-- Input for this task --
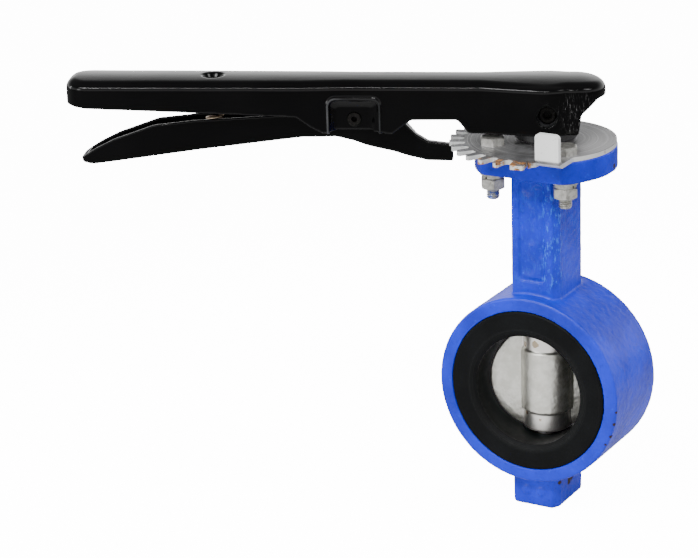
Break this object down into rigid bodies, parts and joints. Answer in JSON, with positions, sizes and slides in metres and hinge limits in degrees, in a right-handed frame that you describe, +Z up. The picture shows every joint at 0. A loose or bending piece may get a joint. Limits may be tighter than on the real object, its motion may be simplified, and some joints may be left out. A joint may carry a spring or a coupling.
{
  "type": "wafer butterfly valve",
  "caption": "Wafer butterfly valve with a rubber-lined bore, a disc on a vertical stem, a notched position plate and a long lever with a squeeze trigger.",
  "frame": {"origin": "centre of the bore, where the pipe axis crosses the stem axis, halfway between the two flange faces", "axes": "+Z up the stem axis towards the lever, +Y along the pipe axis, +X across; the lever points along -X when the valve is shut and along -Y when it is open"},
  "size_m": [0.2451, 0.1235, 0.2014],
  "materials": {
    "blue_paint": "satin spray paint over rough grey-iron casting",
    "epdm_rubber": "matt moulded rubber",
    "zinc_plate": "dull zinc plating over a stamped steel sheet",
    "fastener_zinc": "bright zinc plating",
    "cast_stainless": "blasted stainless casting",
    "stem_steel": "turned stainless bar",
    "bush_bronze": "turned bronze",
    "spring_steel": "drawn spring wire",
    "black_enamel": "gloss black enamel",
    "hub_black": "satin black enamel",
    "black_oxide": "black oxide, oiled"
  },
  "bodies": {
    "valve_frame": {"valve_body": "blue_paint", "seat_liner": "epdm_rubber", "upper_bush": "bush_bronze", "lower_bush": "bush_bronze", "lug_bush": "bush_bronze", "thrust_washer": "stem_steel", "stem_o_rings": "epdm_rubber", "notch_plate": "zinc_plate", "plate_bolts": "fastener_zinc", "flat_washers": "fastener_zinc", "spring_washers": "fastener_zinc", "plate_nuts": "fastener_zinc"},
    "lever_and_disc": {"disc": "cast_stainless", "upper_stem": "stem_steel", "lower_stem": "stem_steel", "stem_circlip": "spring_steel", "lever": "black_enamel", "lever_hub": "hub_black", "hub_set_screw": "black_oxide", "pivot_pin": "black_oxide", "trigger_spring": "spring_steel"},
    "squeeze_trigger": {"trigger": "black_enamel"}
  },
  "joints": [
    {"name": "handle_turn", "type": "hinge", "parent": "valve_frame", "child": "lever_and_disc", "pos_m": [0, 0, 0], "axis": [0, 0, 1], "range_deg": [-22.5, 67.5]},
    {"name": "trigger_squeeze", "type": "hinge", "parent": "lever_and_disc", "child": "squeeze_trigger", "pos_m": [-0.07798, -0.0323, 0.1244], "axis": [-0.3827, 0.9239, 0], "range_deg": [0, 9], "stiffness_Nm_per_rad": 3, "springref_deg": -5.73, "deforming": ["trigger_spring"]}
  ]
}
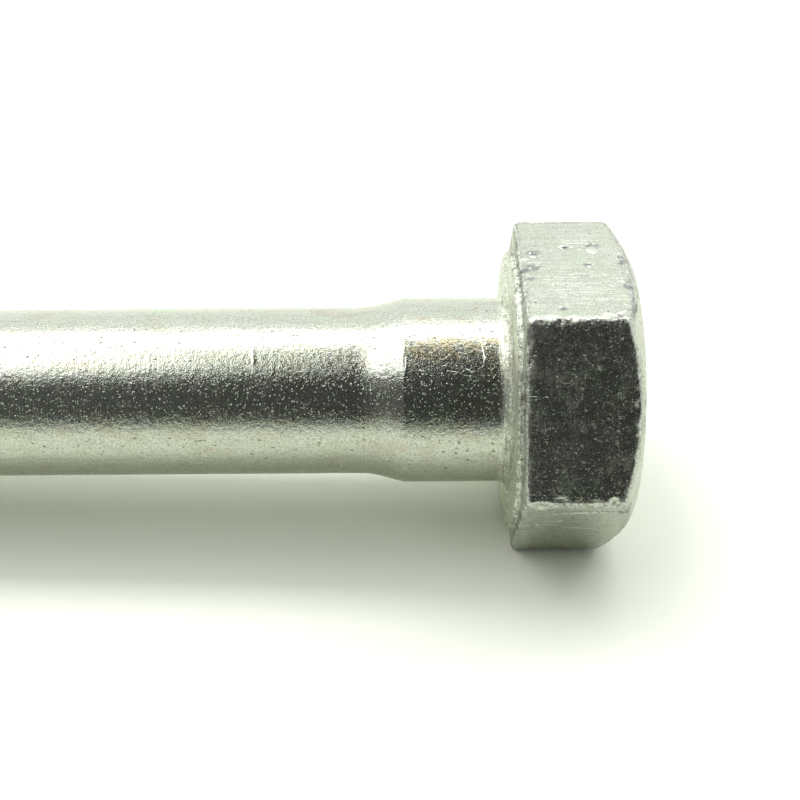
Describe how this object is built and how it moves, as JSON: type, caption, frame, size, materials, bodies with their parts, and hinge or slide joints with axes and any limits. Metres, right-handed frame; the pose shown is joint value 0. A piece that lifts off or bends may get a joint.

-- Requirement --
Every entry must be quoted exactly as it appears above.

-- Exercise answer --
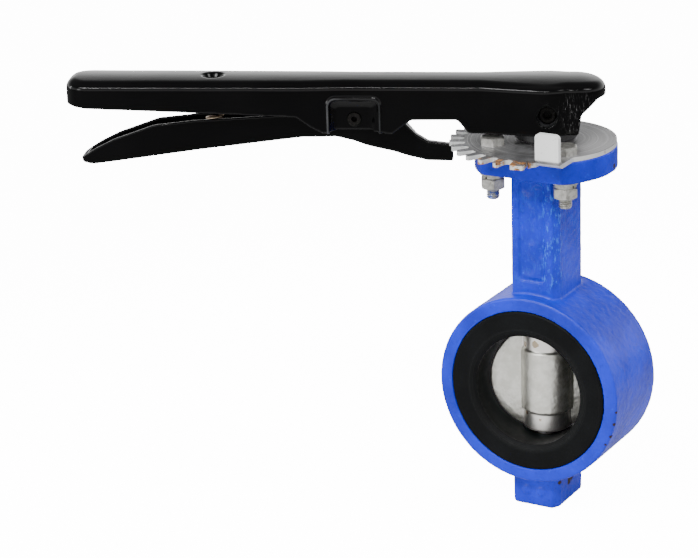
Break this object down into rigid bodies, parts and joints. Answer in JSON, with positions, sizes and slides in metres and hinge limits in degrees, in a right-handed frame that you describe, +Z up. The picture shows every joint at 0. A loose or bending piece may get a joint. Limits may be tighter than on the real object, its motion may be simplified, and some joints may be left out. A joint may carry a spring or a coupling.
{
  "type": "wafer butterfly valve",
  "caption": "Wafer butterfly valve with a rubber-lined bore, a disc on a vertical stem, a notched position plate and a long lever with a squeeze trigger.",
  "frame": {"origin": "centre of the bore, where the pipe axis crosses the stem axis, halfway between the two flange faces", "axes": "+Z up the stem axis towards the lever, +Y along the pipe axis, +X across; the lever points along -X when the valve is shut and along -Y when it is open"},
  "size_m": [0.2451, 0.1235, 0.2014],
  "materials": {
    "blue_paint": "satin spray paint over rough grey-iron casting",
    "epdm_rubber": "matt moulded rubber",
    "zinc_plate": "dull zinc plating over a stamped steel sheet",
    "fastener_zinc": "bright zinc plating",
    "cast_stainless": "blasted stainless casting",
    "stem_steel": "turned stainless bar",
    "bush_bronze": "turned bronze",
    "spring_steel": "drawn spring wire",
    "black_enamel": "gloss black enamel",
    "hub_black": "satin black enamel",
    "black_oxide": "black oxide, oiled"
  },
  "bodies": {
    "valve_frame": {"valve_body": "blue_paint", "seat_liner": "epdm_rubber", "upper_bush": "bush_bronze", "lower_bush": "bush_bronze", "lug_bush": "bush_bronze", "thrust_washer": "stem_steel", "stem_o_rings": "epdm_rubber", "notch_plate": "zinc_plate", "plate_bolts": "fastener_zinc", "flat_washers": "fastener_zinc", "spring_washers": "fastener_zinc", "plate_nuts": "fastener_zinc"},
    "lever_and_disc": {"disc": "cast_stainless", "upper_stem": "stem_steel", "lower_stem": "stem_steel", "stem_circlip": "spring_steel", "lever": "black_enamel", "lever_hub": "hub_black", "hub_set_screw": "black_oxide", "pivot_pin": "black_oxide", "trigger_spring": "spring_steel"},
    "squeeze_trigger": {"trigger": "black_enamel"}
  },
  "joints": [
    {"name": "handle_turn", "type": "hinge", "parent": "valve_frame", "child": "lever_and_disc", "pos_m": [0, 0, 0], "axis": [0, 0, 1], "range_deg": [-22.5, 67.5]},
    {"name": "trigger_squeeze", "type": "hinge", "parent": "lever_and_disc", "child": "squeeze_trigger", "pos_m": [-0.07798, -0.0323, 0.1244], "axis": [-0.3827, 0.9239, 0], "range_deg": [0, 9], "stiffness_Nm_per_rad": 3, "springref_deg": -5.73, "deforming": ["trigger_spring"]}
  ]
}
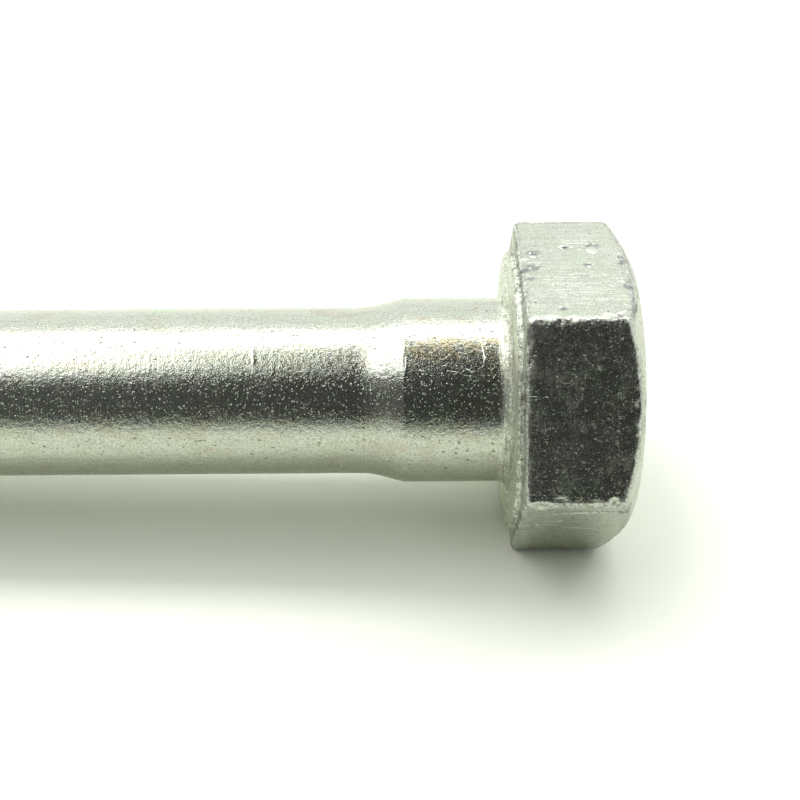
Describe how this object is built and how it moves, as JSON: type, caption, frame, size, materials, bodies with their parts, and hinge or slide joints with axes and any limits. Metres, right-handed frame; the pose shown is joint value 0. A piece that lifts off or bends may get a joint.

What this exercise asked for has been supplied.